The results this year were not unexpected. Oats grow well in August and September if you get a minimal amount of rain. But it is easier to grow this crop than to harvest it. I heard horror stories this year of oats being swathed and then rotting in the swath before they could be harvested.

Rule number one. If you are trying to make stored feed with oats in October or later you must swath it wide and use a merger. You have to be able to cut and harvest it in 24 hours. And then it either goes into a silo or is wrapped.

Oats use nutrients, so rule number two is that you need a minimum of 40 pounds per acre of nitrogen either as fertilizer or manure. Producers using manure and getting more than 40 pounds per acre of nitrogen had higher yields than those using fertilizer and 40 pounds of nitrogen.

In fact, I think we should be applying closer to 60 pounds per acre of nitrogen. And oats or mixtures with oats remove a lot of P and K. It was not uncommon to get three to five big bales of the various mixtures in 2012. This is 2.5 to 4.25 tons of dry hay. These rates remove about 40 to 60 pounds of phosphorus and 90 to 120 pounds of potassium. At current fertilizer values, that is between $50 and $70 per acre of P and K plus nitrogen. There is probably two to three cents worth of fertilizer per pound of dry forage in these cover crops mixes.

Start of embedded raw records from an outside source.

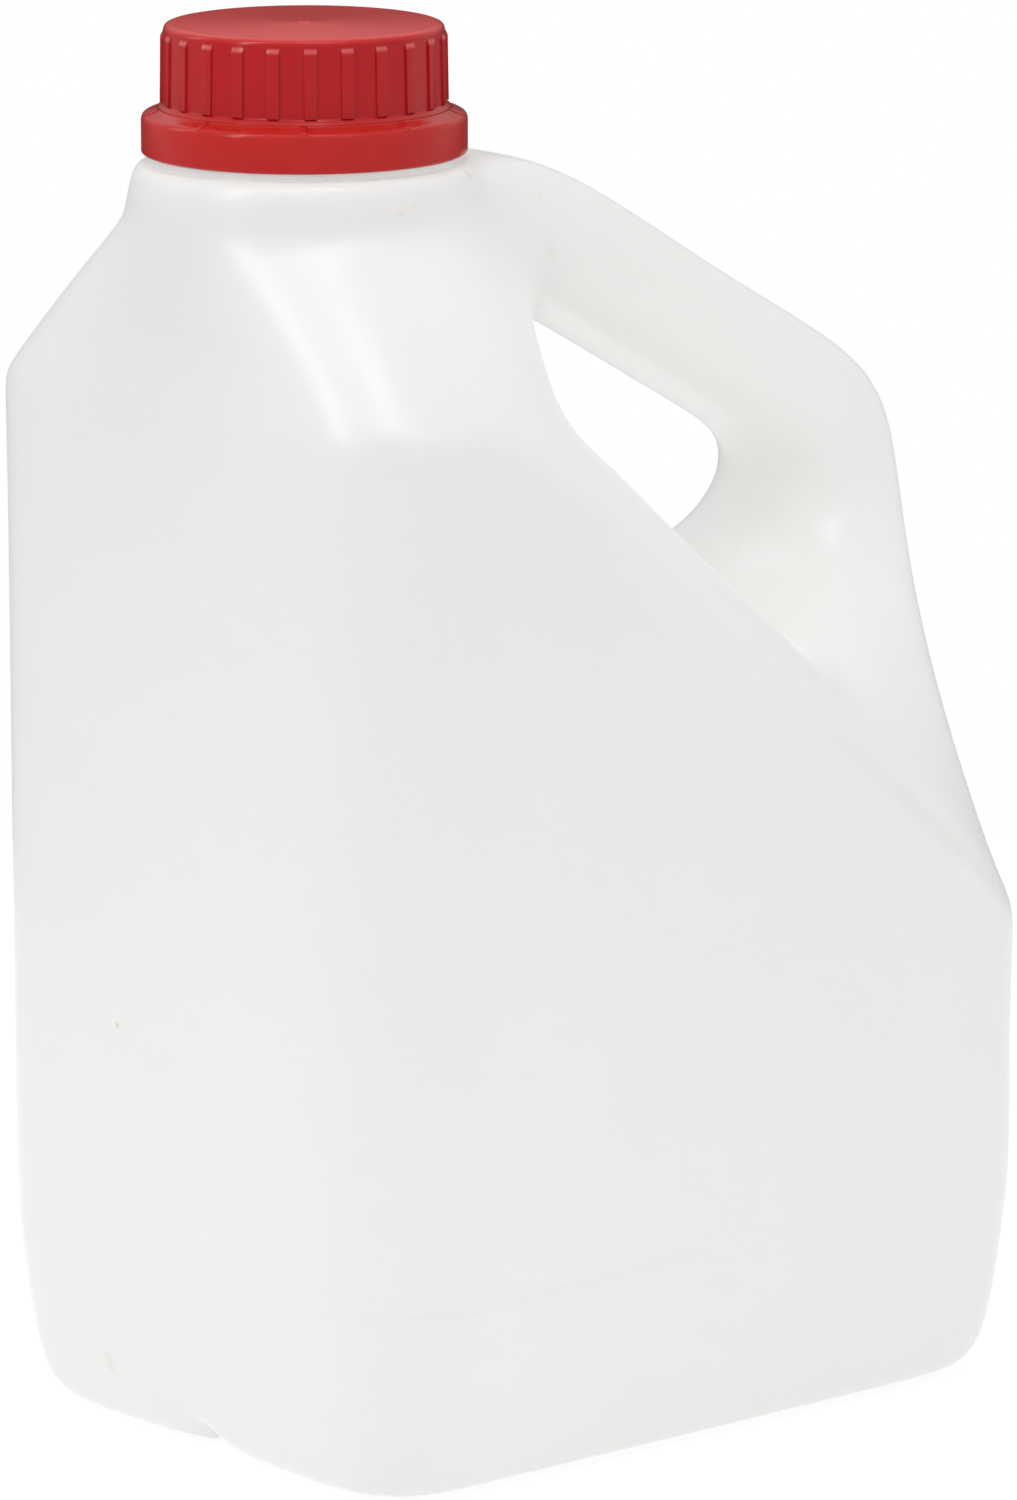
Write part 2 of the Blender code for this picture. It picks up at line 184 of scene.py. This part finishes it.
# the grain of the blasted mould, 0.9 mm across and two hundredths deep, and the thin seam where
# the halves of the mould met, a tenth high
grain_size, grain_depth = 0.0009, 0.00002
seam_inner, seam_outer, seam_height = 0.0002, 0.0007, 0.0001
grain = add_node(hdpe, "ShaderNodeTexNoise", {"Scale": 1 / grain_size, "Detail": 3.0},
                 {"Vector": place})
seam = add_node(hdpe, "ShaderNodeMapRange",
                {"From Min": seam_inner, "From Max": seam_outer, "To Min": 1.0, "To Max": 0.0},
                {"Value": aside.outputs["Value"]})
skin = add_node(hdpe, "ShaderNodeBump", {"Strength": 0.3, "Distance": grain_depth},
                {"Height": grain.outputs["Fac"]})
ridge = add_node(hdpe, "ShaderNodeBump", {"Strength": 0.5, "Distance": seam_height},
                 {"Height": seam.outputs["Result"], "Normal": skin.outputs["Normal"]})
through = add_node(hdpe, "ShaderNodeBsdfTranslucent", {},
                   {"Color": flaws_and_painted_light.outputs[2], "Normal": skin.outputs["Normal"]})

# the flatter the light meets the wall, the more of it is sent back as gloss and the less gets
# through, by the fifth power of Schlick's rule
slant = add_node(hdpe, "ShaderNodeLayerWeight", {"Blend": 0.5})
gloss = add_node(hdpe, "ShaderNodeMath", {"operation": "POWER", 1: 5.0},
                 {0: slant.outputs["Facing"]})
share = add_node(hdpe, "ShaderNodeMapRange", {"To Min": let_through, "To Max": 0.0},
                 {"Value": gloss.outputs["Value"]})
join = add_node(hdpe, "ShaderNodeMixShader", {}, {
    0: share.outputs["Result"], 1: hdpe_shader.outputs["BSDF"], 2: through.outputs["BSDF"]})
hdpe.node_tree.links.new(flaws_and_painted_light.outputs[2], hdpe_shader.inputs["Base Color"])
hdpe.node_tree.links.new(ridge.outputs["Normal"], hdpe_shader.inputs["Normal"])
hdpe.node_tree.links.new(join.outputs["Shader"],
                         hdpe.node_tree.nodes["Material Output"].inputs["Surface"])
bottle.data.materials.clear()
bottle.data.materials.append(hdpe)
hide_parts("bottle")
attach(bottle, "root")


# ---- screw cap ----------------------------------------------------------------------------------
# Injection-moulded red polypropylene cap with 24 grip ribs, a rounded top edge and a narrow flange
# at the bottom, where the tamper band was joined to it.  It screws over the neck, and its bore is
# plain because nothing shows of its thread.
neck_x = -0.0569
rib_count = 24
columns = 3 * rib_count
rib_turn = math.radians(233.5)
rib_half_width = 0.04
rib_low, rib_high = 0.2826, 0.2970
rib_stand_out = 1.018
rib_end_slope = 0.0009
cap_edge_radius = 0.00028


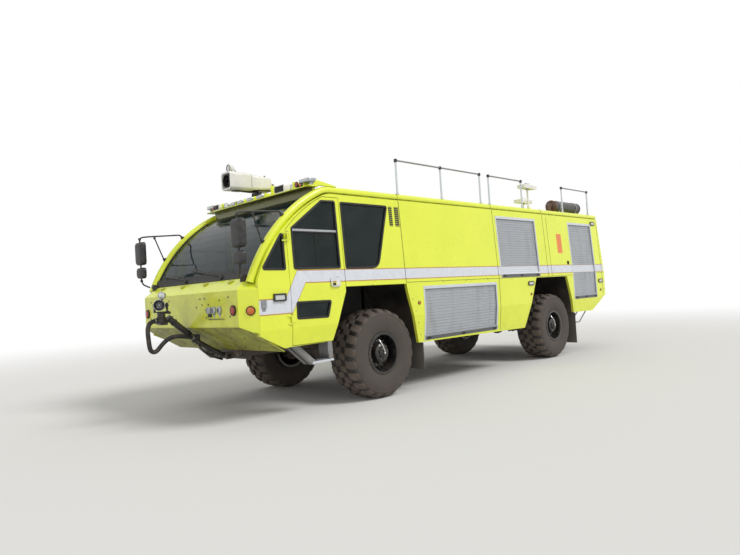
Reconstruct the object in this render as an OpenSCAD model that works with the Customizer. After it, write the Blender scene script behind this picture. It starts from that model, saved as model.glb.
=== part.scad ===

Oats cut in October are low in protein. This means the places where they can be used are limited. If you cut early at the boot stage, you can increase protein to 16 per cent or higher, but yield will be lower. Producers who added peas to this mix were able to increase the protein levels.

There have also been complaints that the feed value is variable. Those comments are real. But if it is planted, managed and harvested all the same there is little variation in feed value.

In Ontario we have struggled to get producers to plant a cover crop. This year, due to special circumstances, there was an opportunity to plant a cover crop and sell it for profit. Will this trend endure?

I hope so. We need more acres of cover crops. There are at least three months of good crop growing weather after winter wheat and some spring cereals when we should have cover crops growing. They will protect the soil, build soil texture, control weeds and reduce erosion, all of which will increase yields of subsequent crops. And sometimes you can sell this crop.

According to Statistics Canada, there were roughly 750,000 acres removed from hay and pasture between 2006 and 2011. That was our reserve of forages for bad times. The use of cover crops will help fill that void. And if there is no market for your crop, you will still have the benefits of a good cover crop. BF

Consulting agronomist Pat Lynch, CCA (ON), formerly worked with the Ontario agriculture ministry and with Cargill.